Now comparison.txt is opened again, and the word is put as a variable, along with the variable ‘message’ in the percentage_calculation function.
void percentage_calculation(char *a_pch, char *message)
Now the sentence from comparison.txt is broken down into a word per line, and each word is individually put into a while loop.
The whole loop places the word into one of four categories, with ‘B’ being consonant and ‘A’ being vowel: ABA, AB, BA, BAB.
Then all words now given one of these four values the math is done to see how much percentage wise a type of word was used in the sentence.
Then, using if statements I check to see which of the four values was the largest, and the result is passed back into the ‘message’ variable and sent back to the redefined_sentence function.
Also the percentages are printed on the screen.
Now back in the redefined_sentence function, it puts the ‘message’ and ‘last_string’ variable into the word_generator function.
void word_generator(char* C_F_two, char *message)
C_F_two = ‘last_string’ variable.
Using if statements, I check if the C_F_two word has a vowel and letter value, if it does the vowel, letter, ‘C_F_two’ and ‘message’ variables are passed into the search function.
void search(char *src, char *a, char *b, char *c, char *message)
Opens the readfile.txt, which has the dictionary and using a while loop goes through the dictionary a word at a time.
I pass the first character and second last character of the dictionary word into their own variables.
Then, using a for loop I break the dictionary word into individual characters/letters.
Then, in the same calculation: I check if the vowel is one of the letters from the for loop, and if the letter is either the first character or second last character of the dictionary word.
So all these steps are per-qualifiers.
If a word qualified the number value is incremented by one, the value is never reset so the value increases with qualified words.
Then I choose qualified words based on their number and save them to a variable to be displayed later.
How the number qualifies the word is like ducks flying through the air during migration, the leader is neither the first or last word, so I wait for a few results then pick one.
Yes, I used ducks to model my code, don’t laugh, I got the idea after watching a mythbusters episode on the tv.
Then I print the four results to screen, and using the ‘message’ variable I compare it to see the value of message and print the result in the sentence:
“printf(“The result using Analysis part ones data is: %s\n”, d_d);”, where d_d is one of the qualified words.
The I close the program. So a lot of steps but they aren’t rocket science steps, I think.

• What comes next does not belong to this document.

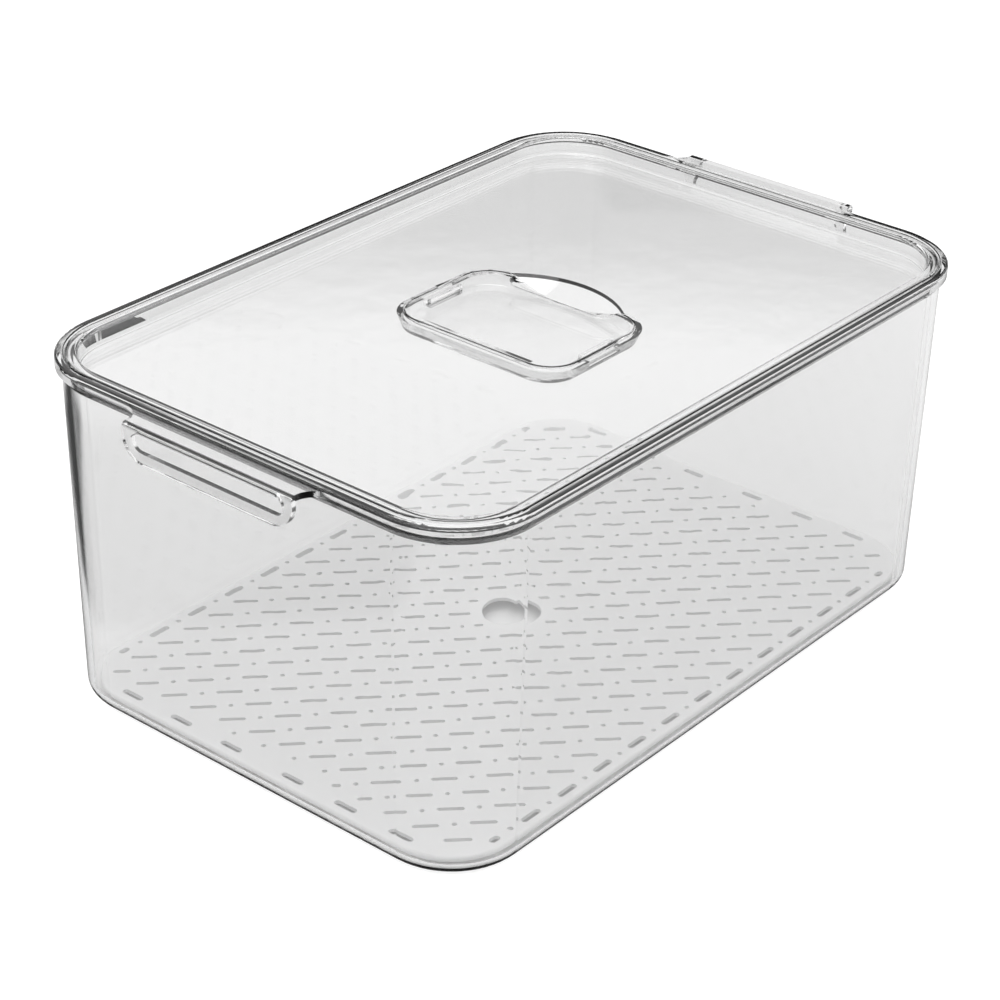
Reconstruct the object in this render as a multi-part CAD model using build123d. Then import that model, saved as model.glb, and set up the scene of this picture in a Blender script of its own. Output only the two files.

The code was made by a novice C programmer, me, so it’s not ultra advanced sci-fi code.
Here is a short version of the description:
int split_by_sentence(void) takes articles and breaks them down into a sentence per line so articles can be fed into the program.
void redefined_sentence (char* sentence) created a hidden sentence from a sentence that reveals the hidden truth the writer is thinking as he writes,
then uses this to make a percentage which is then fed into the search function to print the matching qualified word.

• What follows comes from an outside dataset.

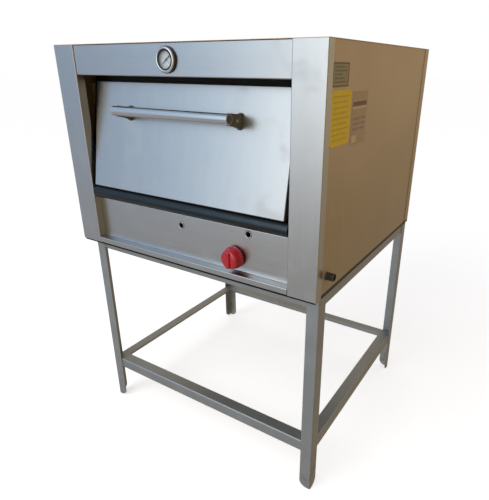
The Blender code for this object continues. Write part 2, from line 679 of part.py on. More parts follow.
def door(root):
    """Skin, wool and liner on the hinge tube; local Z runs up the door, local -Y out of its face."""
    axis = empty("door_axis", (0, HINGE_Y, HINGE_Z), root, (-DOOR_LEAN, 0, 0))
    rim = 0.002
    low = (-DOOR_HALF, -DOOR_FACE, DOOR_FOOT)
    high = (DOOR_HALF, DOOR_BACK - rim, DOOR_HEAD)
    node("door_skin", tray(low, high, SHEET, True), STEEL, axis)
    inset = SHEET + 2 * GAP
    low = (inset - DOOR_HALF, DOOR_BACK - 0.010, DOOR_FOOT + inset)
    high = (DOOR_HALF - inset, DOOR_BACK, DOOR_HEAD - inset)
    node("door_liner", tray(low, high, SHEET, False), ALUMINISED, axis)
    inset = 2 * SHEET + 3 * GAP
    low = (inset - DOOR_HALF, SHEET + GAP - DOOR_FACE, DOOR_FOOT + inset)
    high = (DOOR_HALF - inset, DOOR_BACK - SHEET - GAP, DOOR_HEAD - inset)
    node("door_insulation", box(low, high), WOOL_LOOK, axis)
    end = OPEN_HALF - 0.0015
    deep = end - HINGE_PLUG
    wall = HINGE_RADIUS - HINGE_WALL
    bore = PIN_RADIUS + GAP
    profile = [(bore, -end), (HINGE_RADIUS, -end), (HINGE_RADIUS, end), (bore, end),
               (bore, deep), (wall, deep), (wall, -deep), (bore, -deep)]
    node("hinge_tube", lathe(profile, 28), STEEL, axis, (0, 0, 0), SIDEWAYS, smooth=True)
    handle(axis)
    for name, hand in (("hinge_pin_left", -1), ("hinge_pin_right", 1)):
        seat = OPEN_HALF + SHEET + GAP
        profile = [(0, deep + GAP), (PIN_RADIUS, deep + GAP), (PIN_RADIUS, seat), (PIN_HEAD_RADIUS, seat),
                   (PIN_HEAD_RADIUS, seat + PIN_HEAD), (0, seat + PIN_HEAD)]
        bm = lathe([(r, hand * a) for r, a in profile], 20, closed=False)
        node(name, bm, DARK_STEEL, root, (0, HINGE_Y, HINGE_Z), SIDEWAYS, smooth=True)


def handle(axis):
    """Bright tube held from behind, near its ends, by two cast brackets that flare to feet on the door."""
    bore = HANDLE_RADIUS - HANDLE_WALL
    node("handle_tube", pipe(HANDLE_RADIUS, bore, -HANDLE_HALF, HANDLE_HALF), CHROME, axis,
         (0, -HANDLE_FORE, HANDLE_UP), SIDEWAYS, smooth=True)
    seat = HANDLE_RADIUS + GAP
    lip = seat + BRACKET_LIP
    grasp = 1.25
    turns = [grasp - 2 * grasp * k / 14 for k in range(15)]
    cup = [(seat * cos(a) - HANDLE_FORE, seat * sin(a)) for a in turns]
    foot = -DOOR_FACE - GAP
    flare = [(0.35, 0.98), (0.60, 1.02), (0.80, 1.13), (0.91, 1.26)]
    lower = [(lip * cos(grasp) - HANDLE_FORE, -lip * sin(grasp))]
    lower += [(-HANDLE_FORE + HANDLE_STAND * a, -lip * b) for a, b in flare]
    lower += [(foot - 0.003, -BRACKET_FOOT), (foot, -BRACKET_FOOT)]
    upper = [(y, -z) for y, z in reversed(lower)]
    outline = [(y, z + HANDLE_UP) for y, z in cup + lower + upper]
    for name, hand in (("handle_bracket_left", -1), ("handle_bracket_right", 1)):
        outer = hand * (HANDLE_HALF - BRACKET_IN)
        inner = hand * (HANDLE_HALF - BRACKET_IN - BRACKET_THICK)
        bm = prism(outline, "X", min(inner, outer), max(inner, outer))
        node(name, bm, BRONZE, axis)


# Thermometer


def thermometer(root):
    """Case with a bright bezel, dial, pointer and glass, and the probe that drops through the roof."""
    place = (0, HEADER_RECESS, THERMO_Z)
    r = BEZEL_RADIUS
    cup = DIAL_RADIUS + GAP
    lip = DIAL_RADIUS - 0.0006
    profile = [(0, -CASE_DEPTH), (CASE_RADIUS - 0.001, -CASE_DEPTH), (CASE_RADIUS, 0.001 - CASE_DEPTH),
               (CASE_RADIUS, GAP), (r, GAP), (r, 0.005), (r - 0.0012, 0.0080), (r - 0.0038, BEZEL_DEPTH),
               (lip, 0.0088), (lip, 0.0078), (cup, 0.0076), (cup, 0.0005), (0.001, 0.0005),
               (0.001, 0.0022), (0, 0.0022)]
    case = node("thermometer_case", lathe(profile, 40, closed=False), CHROME, root, place, FORWARD,
                smooth=True)
    rear = HEADER_RECESS + CASE_DEPTH
    far = rear + PROBE_REACH
    points = [(rear - 0.004, THERMO_Z), (far, THERMO_Z), (far, THERMO_Z - PROBE_DROP)]
    path = [Vector((0, p.x, p.y)) for p in corner_path(points, 0.012)]
    boolean(case, cutter("probe", sweep(path, PROBE_RADIUS, 10, Vector((1, 0, 0))), root), "UNION")
    profile = [(0.0014, 0.0008), (DIAL_RADIUS, 0.0008), (DIAL_RADIUS, 0.0016), (0.0014, 0.0016)]
    node("thermometer_dial", lathe(profile, 40), WHITE, root, place, FORWARD, smooth=True)
    outline = [(0.0032 * cos(a), 0.0032 * sin(a)) for a in (pi * (0.15 + 0.1 * k) for k in range(18))]
    outline.append((DIAL_RADIUS * 0.80, 0))
    bm = prism(outline, "Z", 0.0025, 0.0031)
    axis = empty("pointer_axis", place, root)
    node("thermometer_pointer", bm, BLACK, axis, (0, 0, 0), (pi / 2, pi * 0.80, 0))
    lens = lathe([(0, 0.0060), (DIAL_RADIUS, 0.0060), (DIAL_RADIUS, 0.0074), (0, 0.0074)], 40, closed=False)
    node("thermometer_lens", lens, GLASS, root, place, FORWARD, smooth=True)


def build():
    root = empty("oven", (-PIPE_OUT / 2, -(FORE_Y + BACK_Y) / 2, 0))
    stand(root)
    shell(root)
    bottom_pan(root)
    chamber(root)
    insulation(root)
    mouth(empty("mouth_axis", (0, HINGE_Y, HINGE_Z), root, (-DOOR_LEAN, 0, 0)))
    deck(root)
    burner(root)
    mixer(root)
    valve(root)
    knob(root)
    flue(root)
    door(root)
    thermometer(root)


build()
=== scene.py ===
import json
from math import atan2, cos, pi, radians, sin

import bmesh
import bpy
from mathutils import Matrix, Vector


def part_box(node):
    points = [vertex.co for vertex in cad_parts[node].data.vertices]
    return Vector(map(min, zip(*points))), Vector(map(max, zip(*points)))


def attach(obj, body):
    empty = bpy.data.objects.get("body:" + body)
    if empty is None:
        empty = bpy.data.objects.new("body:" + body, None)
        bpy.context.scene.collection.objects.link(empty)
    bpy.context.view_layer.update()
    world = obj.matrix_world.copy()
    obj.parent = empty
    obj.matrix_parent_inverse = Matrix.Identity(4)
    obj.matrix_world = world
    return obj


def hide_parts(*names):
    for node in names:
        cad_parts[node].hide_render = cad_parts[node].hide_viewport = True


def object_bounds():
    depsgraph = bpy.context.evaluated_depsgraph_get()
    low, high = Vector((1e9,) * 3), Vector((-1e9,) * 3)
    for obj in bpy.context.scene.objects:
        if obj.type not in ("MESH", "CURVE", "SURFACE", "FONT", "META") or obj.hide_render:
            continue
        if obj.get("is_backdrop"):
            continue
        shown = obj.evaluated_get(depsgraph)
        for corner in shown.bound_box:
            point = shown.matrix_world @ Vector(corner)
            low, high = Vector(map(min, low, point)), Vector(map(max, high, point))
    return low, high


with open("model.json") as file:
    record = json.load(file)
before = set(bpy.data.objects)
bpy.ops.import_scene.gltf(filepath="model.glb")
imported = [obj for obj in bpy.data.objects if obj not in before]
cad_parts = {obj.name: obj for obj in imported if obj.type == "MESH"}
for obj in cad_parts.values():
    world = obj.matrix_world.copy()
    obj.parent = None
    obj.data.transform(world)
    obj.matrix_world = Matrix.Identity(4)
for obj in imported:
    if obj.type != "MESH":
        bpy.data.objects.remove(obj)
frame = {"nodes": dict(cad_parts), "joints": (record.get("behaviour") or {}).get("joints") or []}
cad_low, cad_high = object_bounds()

# Stand: four legs and eight rails of 38 mm rolled angle iron, mitred, welded and sprayed silver grey.
# The legs stand with their corners outwards, and each foot has its two free corners ground round.


class Wire:
    """One output of a finish's shader nodes. Arithmetic on it adds Math nodes."""

    def __init__(self, socket):
        self.socket = socket
        self.tree = socket.id_data

    def via(self, kind, settings, inputs, output=0):
        """Adds a node of any type: its settings first, then the values or links of its sockets."""
        made = self.tree.nodes.new("ShaderNode" + kind)
        for name, value in settings.items():
            if name == "stops":
                for spare in made.color_ramp.elements[1:]:
                    made.color_ramp.elements.remove(spare)
                made.color_ramp.elements[0].position = value[0][0]
                made.color_ramp.elements[0].color = value[0][1]
                for place, colour in value[1:]:
                    made.color_ramp.elements.new(place).color = colour
            else:
                setattr(made, name, value)
        for name, value in inputs.items():
            if isinstance(value, Wire):
                self.tree.links.new(value.socket, made.inputs[name])
            else:
                made.inputs[name].default_value = value
        return Wire(made.outputs[output])

    def maths(self, operation, first, second=0.0):
        return self.via("Math", {"operation": operation}, {0: first, 1: second})

    def __add__(self, other):
        return self.maths("ADD", self, other)

    def __radd__(self, other):
        return self.maths("ADD", other, self)

    def __sub__(self, other):
        return self.maths("SUBTRACT", self, other)

    def __rsub__(self, other):
        return self.maths("SUBTRACT", other, self)

    def __mul__(self, other):
        return self.maths("MULTIPLY", self, other)

    def __rmul__(self, other):
        return self.maths("MULTIPLY", other, self)

    def __pow__(self, other):
        return self.maths("POWER", self, other)

    def parts(self):
        split = self.via("SeparateXYZ", {}, {0: self}).socket.node
        return [Wire(socket) for socket in split.outputs]

    def ramp(self, low, high, start=0.0, end=1.0):
        """Runs smoothly from start to end while this value goes from low to high."""
        settings = {"interpolation_type": "SMOOTHSTEP"}
        return self.via("MapRange", settings, {0: self, 1: low, 2: high, 3: start, 4: end})

    def grain(self, scale, detail=2.0, stretch=(1, 1, 1), rough=0.5, wave=0.0):
        """Noise over this place, in features per metre, drawn out along a direction by stretch."""
        spread = self.via("Mapping", {}, {"Vector": self, "Scale": stretch})
        sizes = {"Vector": spread, "Scale": scale, "Detail": detail, "Roughness": rough, "Distortion": wave}
        return self.via("TexNoise", {}, sizes)

    def colours(self, first, second):
        """The first colour where this value is 0, and the second where it is 1."""
        return self.via("Mix", {"data_type": "RGBA"}, {0: self, 6: first, 7: second}, 2)


class Finish:
    """A material, with the shader's fixed values set and its place on the object at hand."""

    def __init__(self, name, **fixed):
        self.material = bpy.data.materials.new(name)
        self.material.use_nodes = True
        self.tree = self.material.node_tree
        self.shader = self.tree.nodes["Principled BSDF"]
        self.place = Wire(self.tree.nodes.new("ShaderNodeTexCoord").outputs["Object"])
        for socket, value in fixed.items():
            self.shader.inputs[socket.replace("_", " ")].default_value = value

    def feed(self, socket, wire):
        self.tree.links.new(wire.socket, self.shader.inputs[socket])

    def bump(self, height, distance, strength=0.4):
        inputs = {"Height": height, "Distance": distance, "Strength": strength}
        self.feed("Normal", height.via("Bump", {}, inputs))

    def on(self, *nodes):
        """Gives this finish to CAD nodes that stay as they are."""
        for name in nodes:
            data = frame["nodes"][name].data
            data.materials.clear()
            data.materials.append(self.material)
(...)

void word_generator(char* C_F_two, char *message) ID’s the vowel, letter combination of the word and goes to search function.
void search(char *src, char *a, char *b, char *c, char *message) qualifies words, then picks the word after x number to make sure it is not the first or last result.
And using the word from percentage function prints that below the four matching words.
I wrote this because I thought you might be confused if you only read the code without me telling you what happened.
There’s only 1931 lines.
I wish I knew enough C to make it smaller, but I don’t.